* [Aim of the exercise]:
Look through the listing below and work out how many of its lines hold the word "their". Give only the number.

|---|

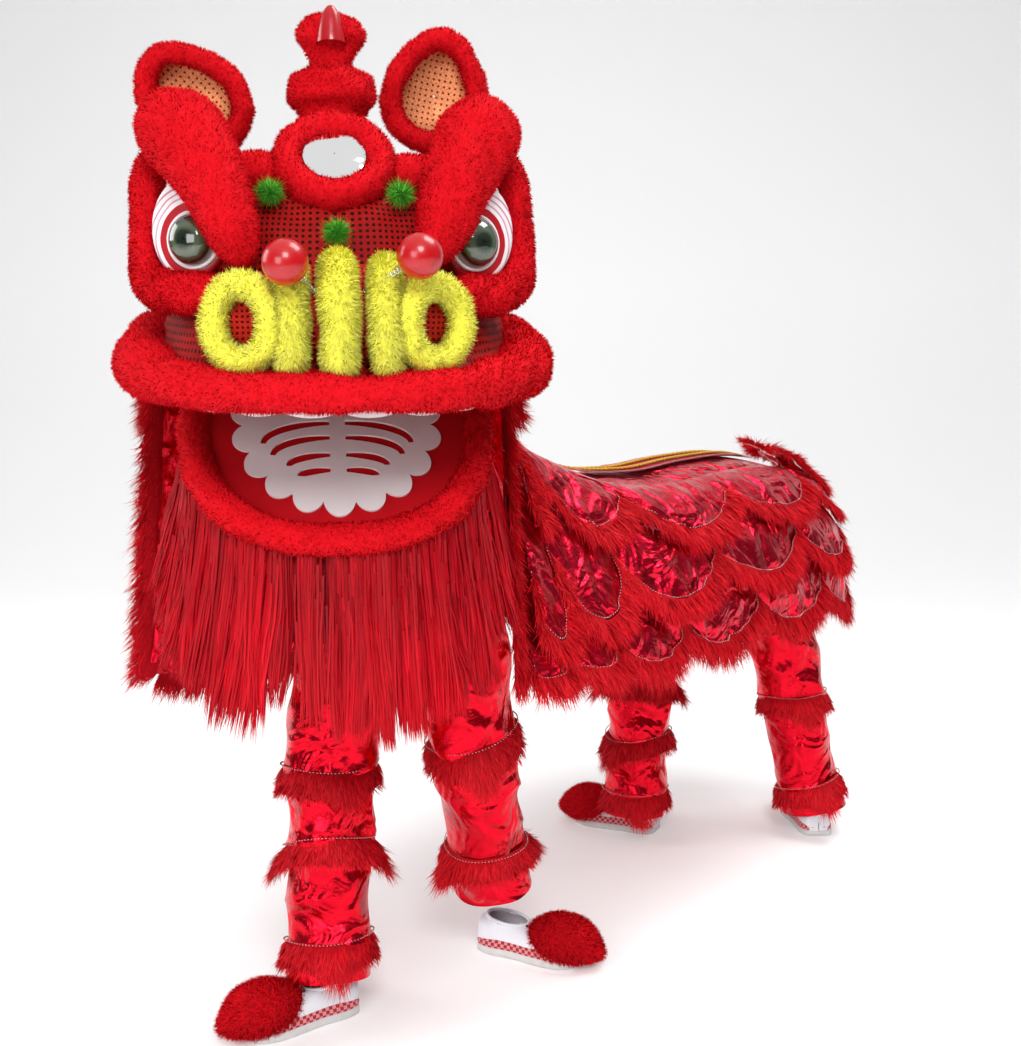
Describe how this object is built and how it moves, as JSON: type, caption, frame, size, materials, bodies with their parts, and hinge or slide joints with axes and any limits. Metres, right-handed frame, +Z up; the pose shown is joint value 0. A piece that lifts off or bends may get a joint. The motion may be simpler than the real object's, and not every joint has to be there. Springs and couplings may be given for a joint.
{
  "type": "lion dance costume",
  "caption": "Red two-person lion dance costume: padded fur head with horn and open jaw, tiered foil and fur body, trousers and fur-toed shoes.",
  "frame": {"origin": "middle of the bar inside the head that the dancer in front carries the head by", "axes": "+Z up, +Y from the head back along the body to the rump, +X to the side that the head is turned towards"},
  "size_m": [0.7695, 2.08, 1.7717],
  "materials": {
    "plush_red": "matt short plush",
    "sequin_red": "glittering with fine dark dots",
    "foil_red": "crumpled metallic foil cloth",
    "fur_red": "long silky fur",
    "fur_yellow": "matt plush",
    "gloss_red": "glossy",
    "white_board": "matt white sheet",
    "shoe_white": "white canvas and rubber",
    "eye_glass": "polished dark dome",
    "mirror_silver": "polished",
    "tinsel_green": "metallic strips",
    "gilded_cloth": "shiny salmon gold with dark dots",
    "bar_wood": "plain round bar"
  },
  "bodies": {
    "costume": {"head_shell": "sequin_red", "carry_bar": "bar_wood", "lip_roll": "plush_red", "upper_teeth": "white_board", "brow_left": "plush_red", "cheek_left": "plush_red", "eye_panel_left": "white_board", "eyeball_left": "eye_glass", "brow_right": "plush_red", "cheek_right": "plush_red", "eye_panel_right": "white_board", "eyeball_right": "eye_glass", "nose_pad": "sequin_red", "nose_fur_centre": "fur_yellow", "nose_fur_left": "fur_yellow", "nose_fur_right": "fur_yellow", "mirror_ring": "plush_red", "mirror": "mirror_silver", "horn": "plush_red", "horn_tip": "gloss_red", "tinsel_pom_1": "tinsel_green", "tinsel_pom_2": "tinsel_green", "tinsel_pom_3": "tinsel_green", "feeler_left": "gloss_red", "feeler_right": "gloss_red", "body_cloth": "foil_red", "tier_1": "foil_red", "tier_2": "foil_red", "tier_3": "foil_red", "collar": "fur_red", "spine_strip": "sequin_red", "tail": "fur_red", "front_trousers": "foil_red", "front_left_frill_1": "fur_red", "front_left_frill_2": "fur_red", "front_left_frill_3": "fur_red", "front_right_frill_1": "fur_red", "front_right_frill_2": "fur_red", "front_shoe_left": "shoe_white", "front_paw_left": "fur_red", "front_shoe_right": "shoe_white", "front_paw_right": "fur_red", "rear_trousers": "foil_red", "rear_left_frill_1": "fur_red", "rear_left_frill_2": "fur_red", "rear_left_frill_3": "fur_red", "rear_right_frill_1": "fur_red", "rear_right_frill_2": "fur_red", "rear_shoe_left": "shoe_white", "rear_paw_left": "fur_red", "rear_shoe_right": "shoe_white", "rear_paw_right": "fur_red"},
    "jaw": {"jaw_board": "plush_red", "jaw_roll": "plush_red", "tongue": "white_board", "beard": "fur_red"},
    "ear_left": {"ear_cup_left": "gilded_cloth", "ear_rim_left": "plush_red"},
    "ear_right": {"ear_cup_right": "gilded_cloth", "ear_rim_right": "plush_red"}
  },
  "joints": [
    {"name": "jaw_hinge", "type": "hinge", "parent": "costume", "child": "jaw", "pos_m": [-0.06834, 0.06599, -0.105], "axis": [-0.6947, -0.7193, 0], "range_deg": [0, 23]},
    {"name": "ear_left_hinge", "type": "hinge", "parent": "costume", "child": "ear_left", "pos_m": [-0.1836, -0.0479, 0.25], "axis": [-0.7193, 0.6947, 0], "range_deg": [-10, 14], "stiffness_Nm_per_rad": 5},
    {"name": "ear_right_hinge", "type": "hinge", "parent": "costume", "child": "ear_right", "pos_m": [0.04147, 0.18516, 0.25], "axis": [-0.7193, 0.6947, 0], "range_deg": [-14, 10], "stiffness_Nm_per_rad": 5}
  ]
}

|---|

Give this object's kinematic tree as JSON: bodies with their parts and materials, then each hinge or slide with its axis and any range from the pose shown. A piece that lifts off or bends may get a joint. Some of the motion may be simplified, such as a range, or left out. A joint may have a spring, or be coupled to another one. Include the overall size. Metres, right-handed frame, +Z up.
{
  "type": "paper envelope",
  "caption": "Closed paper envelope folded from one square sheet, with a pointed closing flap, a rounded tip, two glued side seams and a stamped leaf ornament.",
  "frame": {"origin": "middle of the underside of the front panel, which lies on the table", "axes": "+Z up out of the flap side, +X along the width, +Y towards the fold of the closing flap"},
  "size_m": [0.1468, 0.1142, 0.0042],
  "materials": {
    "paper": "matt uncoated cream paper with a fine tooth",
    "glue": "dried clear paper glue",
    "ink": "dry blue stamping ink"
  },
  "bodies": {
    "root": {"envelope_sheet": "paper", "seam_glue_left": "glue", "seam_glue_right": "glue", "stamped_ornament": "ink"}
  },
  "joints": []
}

|---|

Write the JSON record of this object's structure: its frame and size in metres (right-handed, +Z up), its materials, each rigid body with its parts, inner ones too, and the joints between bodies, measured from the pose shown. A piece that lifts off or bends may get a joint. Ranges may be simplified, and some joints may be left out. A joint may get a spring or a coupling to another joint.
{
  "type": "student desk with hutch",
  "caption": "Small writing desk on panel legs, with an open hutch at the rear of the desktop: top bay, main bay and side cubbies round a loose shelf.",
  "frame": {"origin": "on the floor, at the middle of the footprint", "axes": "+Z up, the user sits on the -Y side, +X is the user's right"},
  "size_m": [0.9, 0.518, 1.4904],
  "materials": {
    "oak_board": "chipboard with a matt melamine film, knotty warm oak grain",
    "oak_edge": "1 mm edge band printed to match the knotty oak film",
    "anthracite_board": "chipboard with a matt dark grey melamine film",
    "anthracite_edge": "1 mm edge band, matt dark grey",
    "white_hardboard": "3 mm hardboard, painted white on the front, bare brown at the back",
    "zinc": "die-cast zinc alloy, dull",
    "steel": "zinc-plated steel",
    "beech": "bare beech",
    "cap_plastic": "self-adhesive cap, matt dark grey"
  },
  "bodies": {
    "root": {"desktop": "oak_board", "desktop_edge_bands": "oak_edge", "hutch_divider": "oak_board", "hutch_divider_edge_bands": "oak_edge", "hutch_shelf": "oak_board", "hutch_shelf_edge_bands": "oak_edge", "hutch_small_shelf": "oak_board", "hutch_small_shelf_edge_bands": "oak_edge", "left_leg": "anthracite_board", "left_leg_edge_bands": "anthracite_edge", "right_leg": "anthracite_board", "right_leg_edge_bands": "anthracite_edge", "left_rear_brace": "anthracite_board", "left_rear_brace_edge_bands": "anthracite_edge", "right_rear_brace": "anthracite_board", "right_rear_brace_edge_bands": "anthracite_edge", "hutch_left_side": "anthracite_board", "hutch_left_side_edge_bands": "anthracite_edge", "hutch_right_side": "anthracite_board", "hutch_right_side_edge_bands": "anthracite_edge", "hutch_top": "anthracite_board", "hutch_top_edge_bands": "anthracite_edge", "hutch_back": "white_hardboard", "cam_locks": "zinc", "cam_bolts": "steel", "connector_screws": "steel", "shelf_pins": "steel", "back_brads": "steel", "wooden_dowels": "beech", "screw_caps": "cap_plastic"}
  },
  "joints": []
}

|---|

* [Reply to the exercise]:
2